I guess there is an alternative. At one point I had a current account which paid interest on the first £2,500 – but nothing thereafter. Why can’t the Bank of England structure the current central bank reserve accounts in the same way? The commercial banks can’t really complain, it is a structure they use themselves with their own customers.
What I am suggesting is a form of that
Richard,
You made the point about banks being awash in savings, and not paying the interest rates to savers they are charging borrowers (accounting for margin), on Radio 5 live this morning; which is far above the margin spread of normal times.

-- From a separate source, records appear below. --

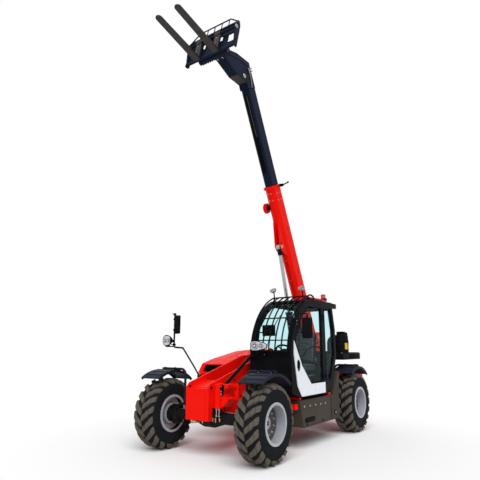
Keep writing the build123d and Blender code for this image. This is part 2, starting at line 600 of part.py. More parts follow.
def cab_shell():
    """Cab structure: floor, roof, pillars and walls, with the windows and doorway cut."""
    outer = extrude(cab_profile(CAB_RIGHT_Y, 0), amount=CAB_LEFT_Y - CAB_RIGHT_Y, dir=(0, 1, 0))
    inner = extrude(cab_profile(CAB_RIGHT_Y + CAB_WALL, CAB_WALL),
                    amount=CAB_LEFT_Y - CAB_RIGHT_Y - 2 * CAB_WALL, dir=(0, 1, 0))
    wall_in = CAB_LEFT_Y - CAB_WALL - CUT
    shell = outer - inner
    shell -= slab_y(door_outline(DOOR_GAP), wall_in, CAB_LEFT_Y + CUT)
    shell -= slab_y(QUARTER_WINDOW, wall_in, CAB_LEFT_Y + CUT, radius=30)
    shell -= slab_y(RIGHT_WINDOW, CAB_RIGHT_Y - CUT, CAB_RIGHT_Y + CAB_WALL + CUT, radius=30)
    shell -= slab_y(screen_cut(0, SCREEN_BASE_Z), CAB_RIGHT_Y + PILLAR, CAB_LEFT_Y - PILLAR)
    shell -= box(CAB_REAR_X - 100, CAB_REAR_X + 200, CAB_RIGHT_Y + 80, CAB_LEFT_Y - 80, 1480, 2230)
    eaves = slab_y([(CAB_REAR_X + 110, CAB_ROOF_Z), (CAB_REAR_X + 90, 2290),
                    (CAB_REAR_X - 150, 2270), (CAB_REAR_X - 150, CAB_ROOF_Z - 8)],
                   CAB_RIGHT_Y + 20, CAB_LEFT_Y - 20)
    return shell + eaves


def cab_glass():
    """Fixed panes: windscreen, rear, right side and left quarter."""
    mid = CAB_WALL / 2
    radius = CAB_ARC_RADIUS - mid
    low, high = CAB_RIGHT_Y + PILLAR, CAB_LEFT_Y - PILLAR
    ring = bar_y(CAB_ARC_X, CAB_ARC_Z, radius + GLASS / 2, low, high)
    ring -= bar_y(CAB_ARC_X, CAB_ARC_Z, radius - GLASS / 2, low - CUT, high + CUT)
    screen = ring & slab_y(screen_cut(0, SCREEN_BASE_Z), low - CUT, high + CUT)
    quarter = slab_y(QUARTER_WINDOW, CAB_LEFT_Y - mid - GLASS / 2, CAB_LEFT_Y - mid + GLASS / 2,
                     radius=30)
    right = slab_y(RIGHT_WINDOW, CAB_RIGHT_Y + mid - GLASS / 2, CAB_RIGHT_Y + mid + GLASS / 2,
                   radius=30)
    slope = 105 / (CAB_ROOF_Z - 1870)
    rear_x = CAB_REAR_X + mid
    rear = slab_y([(rear_x, 1480), (rear_x + GLASS, 1480), (rear_x + GLASS, 1870),
                   (rear_x + GLASS + slope * 360, 2230), (rear_x + slope * 360, 2230),
                   (rear_x, 1870)], CAB_RIGHT_Y + 80, CAB_LEFT_Y - 80)
    return group(screen, quarter, right, rear)


def cab_door():
    """Door frame with its window opening and outer handle."""
    low, high = CAB_LEFT_Y - DOOR_THICKNESS, CAB_LEFT_Y
    frame = slab_y(door_outline(0), low, high)
    frame -= slab_y(door_window(0), low - CUT, high + CUT)
    hinges = [bar_z(DOOR_HINGE_X, DOOR_HINGE_Y, 14, z - 40, z + 40)
              + box(B_POST_X, B_POST_X + 55, CAB_LEFT_Y - 5, DOOR_HINGE_Y, z - 30, z + 30)
              for z in (1080, 2080)]
    return fuse(frame, *hinges)


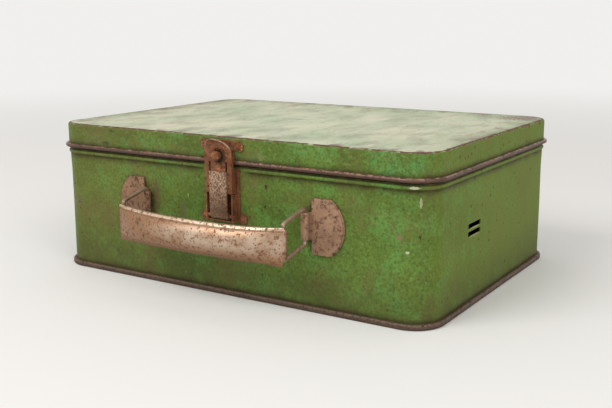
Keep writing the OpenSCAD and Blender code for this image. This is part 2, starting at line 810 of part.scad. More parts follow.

Notably, at Government/Treasury level, the best NS&I rates available now for savers are 3.0% for fixed term Green Bonds; but only 1.4% for Premium Bonds (the 1.4% set in June, 2022, raised from 1.0% which had first been set June, 2020); and which represents the substantial majority of NS&I invested funds; while Green Bonds remain a tiny, almost immaterial proportion of the total NS&I £200Bn which froms part of the National Debt. Even the Government is benefitting; ordinary savers are quietly being ‘screwed’ for the guaranteed security (but their currency is tanking) – commercial banks and the oil/gas producer sector are living high.
Agreed
The way I look at things is as follows:
Money is an institution of the state.
It is created when the state spends and is destroyed when the state taxes.
It is also created by commercial banks when they lend and destroyed when those loans are repaid. However these banks operate under licence from the state and so, in the last analysis, the state controls to whom, and under what conditions, the banks lend.

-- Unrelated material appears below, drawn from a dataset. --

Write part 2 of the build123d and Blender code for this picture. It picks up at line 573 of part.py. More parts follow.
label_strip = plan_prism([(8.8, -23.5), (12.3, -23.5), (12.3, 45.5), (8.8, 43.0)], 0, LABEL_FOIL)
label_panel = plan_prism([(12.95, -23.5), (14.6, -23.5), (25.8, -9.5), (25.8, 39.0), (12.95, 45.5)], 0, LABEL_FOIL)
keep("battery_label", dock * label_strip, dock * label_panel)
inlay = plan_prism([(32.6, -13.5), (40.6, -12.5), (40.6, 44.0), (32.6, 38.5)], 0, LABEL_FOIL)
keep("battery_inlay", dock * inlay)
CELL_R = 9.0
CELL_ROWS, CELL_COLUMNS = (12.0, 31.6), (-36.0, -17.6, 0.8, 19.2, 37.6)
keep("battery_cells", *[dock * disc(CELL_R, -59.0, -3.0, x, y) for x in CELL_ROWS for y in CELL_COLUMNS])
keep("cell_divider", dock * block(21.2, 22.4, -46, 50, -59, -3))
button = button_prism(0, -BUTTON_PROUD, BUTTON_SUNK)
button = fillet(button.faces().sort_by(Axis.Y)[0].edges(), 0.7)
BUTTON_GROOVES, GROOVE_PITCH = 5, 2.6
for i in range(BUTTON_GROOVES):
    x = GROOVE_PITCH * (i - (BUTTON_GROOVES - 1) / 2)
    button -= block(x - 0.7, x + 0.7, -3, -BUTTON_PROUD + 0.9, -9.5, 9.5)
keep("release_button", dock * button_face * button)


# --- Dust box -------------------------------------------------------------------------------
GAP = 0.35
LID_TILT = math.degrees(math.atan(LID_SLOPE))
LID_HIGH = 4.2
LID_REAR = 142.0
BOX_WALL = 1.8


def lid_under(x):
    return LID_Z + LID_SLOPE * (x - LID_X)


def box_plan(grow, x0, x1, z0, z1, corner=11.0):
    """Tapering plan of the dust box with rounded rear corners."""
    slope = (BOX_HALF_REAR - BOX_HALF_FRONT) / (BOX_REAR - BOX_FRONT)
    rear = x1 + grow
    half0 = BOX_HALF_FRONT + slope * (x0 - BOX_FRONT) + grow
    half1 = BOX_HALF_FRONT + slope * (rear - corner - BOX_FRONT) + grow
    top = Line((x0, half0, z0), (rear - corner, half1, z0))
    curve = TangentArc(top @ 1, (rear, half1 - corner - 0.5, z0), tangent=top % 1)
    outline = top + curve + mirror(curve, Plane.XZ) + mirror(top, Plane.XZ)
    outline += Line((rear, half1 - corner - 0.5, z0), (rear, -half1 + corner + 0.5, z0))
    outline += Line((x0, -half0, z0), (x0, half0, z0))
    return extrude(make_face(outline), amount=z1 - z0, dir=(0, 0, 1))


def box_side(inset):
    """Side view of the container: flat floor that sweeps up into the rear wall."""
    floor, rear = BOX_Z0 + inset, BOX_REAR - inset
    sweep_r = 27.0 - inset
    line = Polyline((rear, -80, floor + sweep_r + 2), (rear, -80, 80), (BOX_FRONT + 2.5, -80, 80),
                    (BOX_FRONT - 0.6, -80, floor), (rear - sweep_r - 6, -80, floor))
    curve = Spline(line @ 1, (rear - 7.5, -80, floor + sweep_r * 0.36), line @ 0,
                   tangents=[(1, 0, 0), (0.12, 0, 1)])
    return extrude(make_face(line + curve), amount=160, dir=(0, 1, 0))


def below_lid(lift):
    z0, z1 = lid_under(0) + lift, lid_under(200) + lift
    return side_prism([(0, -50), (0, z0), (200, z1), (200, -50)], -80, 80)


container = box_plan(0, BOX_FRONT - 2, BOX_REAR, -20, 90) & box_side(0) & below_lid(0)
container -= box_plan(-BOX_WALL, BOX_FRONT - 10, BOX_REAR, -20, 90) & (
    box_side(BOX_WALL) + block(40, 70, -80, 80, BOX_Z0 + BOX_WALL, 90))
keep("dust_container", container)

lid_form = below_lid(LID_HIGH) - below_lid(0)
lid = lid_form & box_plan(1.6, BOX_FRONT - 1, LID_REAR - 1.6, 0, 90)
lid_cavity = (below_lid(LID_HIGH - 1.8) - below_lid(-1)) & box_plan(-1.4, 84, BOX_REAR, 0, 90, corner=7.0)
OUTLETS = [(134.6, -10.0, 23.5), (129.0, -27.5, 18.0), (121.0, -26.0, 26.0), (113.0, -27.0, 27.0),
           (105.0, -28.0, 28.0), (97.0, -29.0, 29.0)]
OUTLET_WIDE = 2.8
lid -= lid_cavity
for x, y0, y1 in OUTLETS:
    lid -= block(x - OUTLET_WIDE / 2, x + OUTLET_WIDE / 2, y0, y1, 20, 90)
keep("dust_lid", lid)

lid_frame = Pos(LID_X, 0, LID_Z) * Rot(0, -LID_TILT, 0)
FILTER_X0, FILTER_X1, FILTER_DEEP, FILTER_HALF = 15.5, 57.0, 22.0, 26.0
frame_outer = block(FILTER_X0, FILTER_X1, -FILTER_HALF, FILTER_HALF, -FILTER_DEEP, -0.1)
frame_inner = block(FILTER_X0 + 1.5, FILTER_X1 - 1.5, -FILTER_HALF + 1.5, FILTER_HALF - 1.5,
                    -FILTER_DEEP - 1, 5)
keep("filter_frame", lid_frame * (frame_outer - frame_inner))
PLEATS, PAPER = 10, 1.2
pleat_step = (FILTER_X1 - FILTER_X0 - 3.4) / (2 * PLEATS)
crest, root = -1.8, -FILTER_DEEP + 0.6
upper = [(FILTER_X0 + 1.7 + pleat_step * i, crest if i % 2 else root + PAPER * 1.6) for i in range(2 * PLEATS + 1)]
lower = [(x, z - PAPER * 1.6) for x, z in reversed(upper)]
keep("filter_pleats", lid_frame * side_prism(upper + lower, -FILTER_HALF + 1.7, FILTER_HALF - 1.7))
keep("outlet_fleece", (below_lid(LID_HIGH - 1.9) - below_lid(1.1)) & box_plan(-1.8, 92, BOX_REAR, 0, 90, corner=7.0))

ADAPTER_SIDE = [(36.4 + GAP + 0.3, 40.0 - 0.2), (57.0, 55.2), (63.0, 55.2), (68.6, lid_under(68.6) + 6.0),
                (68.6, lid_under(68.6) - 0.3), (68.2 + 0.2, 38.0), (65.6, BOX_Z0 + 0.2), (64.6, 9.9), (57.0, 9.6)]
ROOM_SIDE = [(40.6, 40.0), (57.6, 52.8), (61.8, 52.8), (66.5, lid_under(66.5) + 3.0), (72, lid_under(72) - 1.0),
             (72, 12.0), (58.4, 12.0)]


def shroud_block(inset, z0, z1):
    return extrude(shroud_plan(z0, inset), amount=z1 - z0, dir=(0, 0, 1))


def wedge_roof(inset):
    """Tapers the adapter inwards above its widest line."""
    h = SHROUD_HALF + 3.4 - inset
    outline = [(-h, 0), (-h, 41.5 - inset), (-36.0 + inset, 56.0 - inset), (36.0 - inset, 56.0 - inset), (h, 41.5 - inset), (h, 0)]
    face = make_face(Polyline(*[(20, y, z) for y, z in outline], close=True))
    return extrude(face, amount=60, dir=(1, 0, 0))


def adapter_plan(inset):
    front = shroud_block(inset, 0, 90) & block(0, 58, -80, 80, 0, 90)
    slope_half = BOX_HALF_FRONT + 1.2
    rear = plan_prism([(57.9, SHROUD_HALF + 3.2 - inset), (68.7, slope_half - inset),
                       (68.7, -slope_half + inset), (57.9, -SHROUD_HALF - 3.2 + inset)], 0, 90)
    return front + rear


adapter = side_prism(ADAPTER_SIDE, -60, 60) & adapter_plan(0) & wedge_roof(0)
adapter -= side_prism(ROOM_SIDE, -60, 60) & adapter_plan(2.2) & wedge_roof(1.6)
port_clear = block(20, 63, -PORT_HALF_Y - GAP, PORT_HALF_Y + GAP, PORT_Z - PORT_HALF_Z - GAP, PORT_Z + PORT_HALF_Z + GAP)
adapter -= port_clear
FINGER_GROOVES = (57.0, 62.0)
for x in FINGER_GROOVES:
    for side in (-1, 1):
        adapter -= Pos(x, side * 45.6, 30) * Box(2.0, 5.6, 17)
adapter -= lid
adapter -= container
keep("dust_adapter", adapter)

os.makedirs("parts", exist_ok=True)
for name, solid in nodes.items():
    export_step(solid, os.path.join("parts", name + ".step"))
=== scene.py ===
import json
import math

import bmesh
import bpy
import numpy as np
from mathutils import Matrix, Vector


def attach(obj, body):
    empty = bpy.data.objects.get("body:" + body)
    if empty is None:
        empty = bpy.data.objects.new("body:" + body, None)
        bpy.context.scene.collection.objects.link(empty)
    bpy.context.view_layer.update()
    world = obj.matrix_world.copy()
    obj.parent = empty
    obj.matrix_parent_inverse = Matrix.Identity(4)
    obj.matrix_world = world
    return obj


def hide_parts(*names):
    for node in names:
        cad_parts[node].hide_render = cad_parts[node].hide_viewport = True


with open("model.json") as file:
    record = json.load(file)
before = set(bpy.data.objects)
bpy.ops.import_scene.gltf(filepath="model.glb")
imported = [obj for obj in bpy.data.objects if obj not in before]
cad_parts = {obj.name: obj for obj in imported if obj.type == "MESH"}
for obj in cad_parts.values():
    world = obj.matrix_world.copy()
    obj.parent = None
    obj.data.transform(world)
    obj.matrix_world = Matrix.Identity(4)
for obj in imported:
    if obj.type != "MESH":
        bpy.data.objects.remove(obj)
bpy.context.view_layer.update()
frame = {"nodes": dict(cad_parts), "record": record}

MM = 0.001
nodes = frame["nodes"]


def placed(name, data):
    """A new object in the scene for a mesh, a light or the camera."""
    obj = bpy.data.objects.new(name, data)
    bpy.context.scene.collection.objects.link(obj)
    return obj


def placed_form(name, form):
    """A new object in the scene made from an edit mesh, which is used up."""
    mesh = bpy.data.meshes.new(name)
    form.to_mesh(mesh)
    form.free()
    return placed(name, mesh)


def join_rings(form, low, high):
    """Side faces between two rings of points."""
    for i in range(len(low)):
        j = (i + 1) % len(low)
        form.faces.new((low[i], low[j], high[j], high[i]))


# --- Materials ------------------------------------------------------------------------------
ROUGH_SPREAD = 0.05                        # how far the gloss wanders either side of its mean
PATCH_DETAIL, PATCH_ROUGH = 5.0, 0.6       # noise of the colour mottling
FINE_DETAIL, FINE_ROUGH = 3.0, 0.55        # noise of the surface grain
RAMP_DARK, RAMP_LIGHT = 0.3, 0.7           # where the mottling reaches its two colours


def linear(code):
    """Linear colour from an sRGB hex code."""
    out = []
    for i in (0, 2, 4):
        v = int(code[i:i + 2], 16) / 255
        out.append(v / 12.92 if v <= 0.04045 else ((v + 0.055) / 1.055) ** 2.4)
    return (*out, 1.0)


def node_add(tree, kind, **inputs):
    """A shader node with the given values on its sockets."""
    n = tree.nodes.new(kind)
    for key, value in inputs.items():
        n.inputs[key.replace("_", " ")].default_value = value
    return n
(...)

Fundamentally the two processes are the same as the state makes all its payments through its central bank, an important difference being that, while commercial banks need to make a profit, the central bank does not.
A government that denies all this is not only wrong, but it is acting irresponsibly. It is akin to one who built a steam engine without taking into account the theory of thermodynamics. He/she would be responsible for any injuries caused if the engine blew up.
Agreed
Hi Richard. All current issues aside… What would it mean for UK sterling to hit parity with both the US Dollar and the Euro? Might be a silly question, but hasn’t this been on the cards for some time?
It has not been in the cards
It could, but probably won’t mean more exports because exporting from the U.K. is far too hard now
It will mean much more expensive imports
It will fuel inflation and interest rate rises
It crashes the economy
Apologies but I’ve not caught up with all the commentary, analysis and expert opinion on role of MMT and and am just trying to make some sense of it all.
Granted that I should really do some more searching/reading of my own but in the interest of saving time and becuase i am just being lazy – is it right to say that this is all bringing us somewhat closer to a MMT way of thinking? So its totally bizzare but a Tory govt is now somehow trying to print more money (from the magic money which they say does not exist).
Have you quoted the lines from Rees Mogg yet – or is it not appropriate here – if so why not?
For what its worth – I think the govt are going about it in entirely in the wrong way (i.e. raising funds through markets and not QE or printing money) and that MMT advocates govt spending in altogether total different sectors and through different means etc etc and that the tax cuts announced are all going in the opposite direction to MMT. But the underlying assumption, starting premise here by govt is in line with MMT i.e. that S(TAB) and its NOT – (TAB)S (S Kelton’s book Deficit Myth). Am I right?
If you’ve already done a piece on the mini-budget and MMT – pls just direct me to the right place.
If not, is there a need to analyse, compare and contrast the mini-budget v MMT? (one for a future blog perhaps?)